Copy out the line that contains "What bpy script", the line that contains "with green olives.", and every line between them, exactly, and nothing else.
━━━━━━━━━━━━━━━━━━━━━━━━━━━━━━
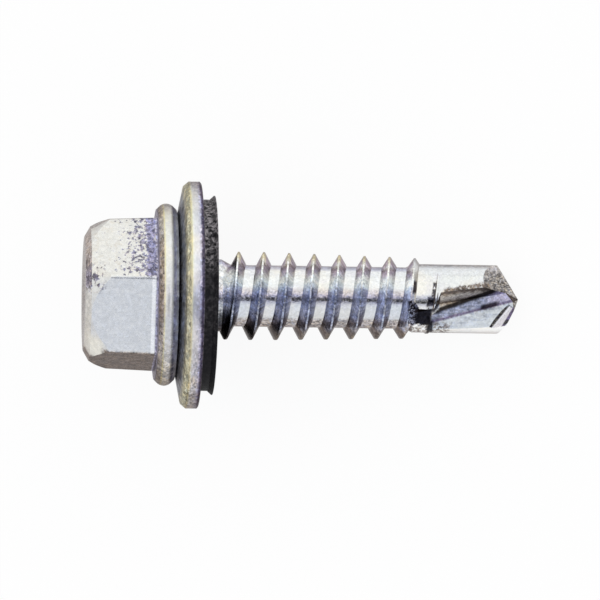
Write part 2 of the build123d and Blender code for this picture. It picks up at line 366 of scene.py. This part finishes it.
# A flute's wall, from its valley out to its rim: by the radius, made ragged.
FLUTE_WALL = (
    (1.92, (0.26, 0.215, 0.17)),
    (2.12, (0.60, 0.53, 0.43)),
    (2.56, (1.02, 0.95, 0.82)),
    (2.84, (0.66, 0.58, 0.48)),
    (2.98, (0.22, 0.18, 0.145)),
    (3.40, (0.18, 0.145, 0.12)),
)

# What the plating is multiplied by, by the height. The flange's rim is tan to
# the head's side, then has a cream line, white and violet. The washer's edge
# has a cream line at its corner, then white, lavender and violet.
FLANGE_RIM = (
    (-1.42, (0.36, 0.34, 0.42)),
    (-1.30, (0.60, 0.56, 0.51)),
    (-1.08, (0.72, 0.67, 0.61)),
    (-1.00, (1.10, 1.02, 0.64)),
    (-0.92, (1.10, 1.09, 1.00)),
    (-0.42, (1.10, 1.10, 1.10)),
    (-0.30, (0.78, 0.76, 0.96)),
    (-0.12, (1.55, 1.55, 1.70)),
    (0.0, (1.65, 1.65, 1.75)),
)
WASHER_EDGE = (
    (0.74, (0.84, 0.78, 0.58)),
    (0.82, (1.05, 1.00, 0.66)),
    (0.92, (1.12, 1.11, 0.98)),
    (1.00, (1.04, 1.03, 1.02)),
    (1.30, (0.96, 0.95, 1.00)),
    (1.46, (0.74, 0.72, 0.88)),
    (1.56, (0.17, 0.15, 0.23)),
    (1.76, (0.08, 0.07, 0.10)),
)

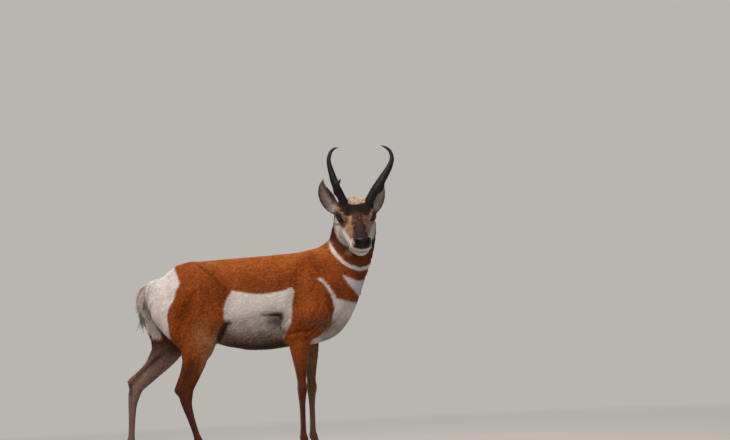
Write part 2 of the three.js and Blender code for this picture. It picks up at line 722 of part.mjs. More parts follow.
// Legs, cut flat on top of the hooves
for (const [name, leg] of Object.entries(legs)) {
  // within the body the spine lies deeper than the limb, so that the rays meet the skin squarely
  const spine = leg.stations.map(([x, y, z]) => {
    const deep = THREE.MathUtils.smoothstep(z, 480, 580);
    return v3(x, THREE.MathUtils.lerp(y, 48 * leg.side, deep), z);
  });
  const cast = castLoft(wholeField, spine, {
    sides: 16,
    rings: 34,
    axis: v3(0, 0, -1),
    reach: () => 230,
    up: v3(1, 0, 0),
  });
  const shank = solid(cast).intersect(limbRegion[name](0));
  nodes.set(name, [shank.intersect(halfSpace(v3(0, 0, CORONET + GAP), v3(0, 0, 1))), looks.coat]);
}

// Hooves: two claws a foot, each a stack of outlines from the coronet down to the flat sole
function claw(x, y, inside) {
  const levels = [
    [CORONET, 17, 18, 20],
    [22, 22, 26, 22],
    [3, 24, 45, 25],
    [0, 22, 48, 24],
  ]; // height, heel and toe reach, full width
  const sections = levels.map(([z, heel, toe, width]) => {
    const ring = [];
    const steps = 12;
    for (let k = 0; k < steps; k += 1) {
      const angle = (-2 * Math.PI * k) / steps;
      const along = Math.cos(angle);
      const taper = along > 0 ? 1 - 0.55 * along ** 3 : 1;
      const across = Math.sin(angle) * inside > 0 ? 0.14 : 1;
      ring.push(
        v3(
          x + (along > 0 ? toe : heel) * along,
          y - inside * (CLAW_GAP + 3) + width * 0.86 * Math.sin(angle) * across * taper,
          z,
        ),
      );
    }
    return ring;
  });
  return solid(new LoftGeometry(sections, { capStart: true, capEnd: true }));
}
for (const [name, leg] of Object.entries(legs)) {
  const foot = leg.stations.at(-1);
  for (const [claws, inside] of [["outer", -leg.side], ["inner", leg.side]]) {
    nodes.set(`hoof_${name.replace("_leg", "")}_${claws}`, [claw(foot[0], foot[1], inside), looks.hoof]);
  }
}

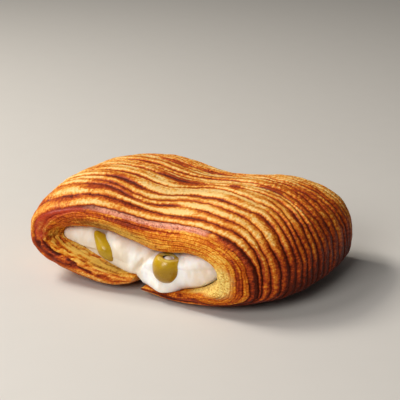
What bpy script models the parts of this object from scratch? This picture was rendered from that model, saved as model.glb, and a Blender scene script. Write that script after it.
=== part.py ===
"""Savoury pain suisse: a ribbed strip of laminated dough folded round a cream filling with green olives.

The strip lies across the table like a bolster. It starts at a thin flap under the middle, runs under the
right-hand end, over the top and down round the left-hand end, and stops in a second flap beside the first.
Both open ends of the roll, front and back, show the cream and the olives set in it.

Metres, +Z up. X runs along the roll, Y from the front opening to the back one. The origin is on the table,
under the middle of the bounding box.
"""

import bpy
import numpy as np

# Outline of the crust, seen from the front: x and z of its two ends, and the heights between them.
CRUST_LEFT = (-0.0663, 0.0268)
CRUST_RIGHT = (0.0663, 0.0155)
CRUST_TOP = (0.0479, 0.0470)  # height of the crown at the left and at the right
CRUST_DIP = 0.0060  # how far the crown sags in the middle
CRUST_DIP_SPREAD = 0.0256
CRUST_SINK = 0.0022  # the base is pressed flat this far up
CRUST_ROUNDING = {"upper": (2.58, 2.13, 2.95), "lower": (1.83, 1.94, 3.38)}  # left, right, height

# Outline of the hollow that the cream fills.
HOLLOW_LEFT = (-0.0455, 0.0208)
HOLLOW_RIGHT = (0.0295, 0.0172)
HOLLOW_ROOF = (0.0284, 0.0243)
HOLLOW_DIP = 0.0072  # how far its roof sags, and where
HOLLOW_DIP_X = 0.0035
HOLLOW_DIP_SPREAD = 0.0166
HOLLOW_FLOOR = (0.0117, 0.0055)  # on the left-hand flap and on the right-hand flap
HOLLOW_FLOOR_RISE = 0.0062  # the left-hand floor climbs this much towards the end
HOLLOW_FLOOR_LIP = 0.0014  # and the right-hand one this much at the tip of its flap
HOLLOW_ROUNDING = {"upper": (2.17, 3.70, 1.80), "lower": (1.40, 2.50, 1.95)}

# The seam under the roll, where the two flaps of the strip meet.
SEAM_X = -0.0036
FLAP_LIFT = (0.0062, 0.0022)  # how far the tips of the left-hand and the right-hand flap bend up
FLAP_LIFT_SPREAD = (0.0115, 0.0100)
FLAP_TIP = (0.0018, 0.0032)  # lengths of the right-hand and the left-hand flap's rounded tip
STRIP_START = 0.0  # angle round the roll of the right-hand flap's tip
STRIP_END = 2 * np.pi - 0.110  # and of the left-hand flap's tip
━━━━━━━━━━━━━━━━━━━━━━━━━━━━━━
Worked solution
What bpy script models the parts of this object from scratch? This picture was rendered from that model, saved as model.glb, and a Blender scene script. Write that script after it.
=== part.py ===
"""Savoury pain suisse: a ribbed strip of laminated dough folded round a cream filling with green olives.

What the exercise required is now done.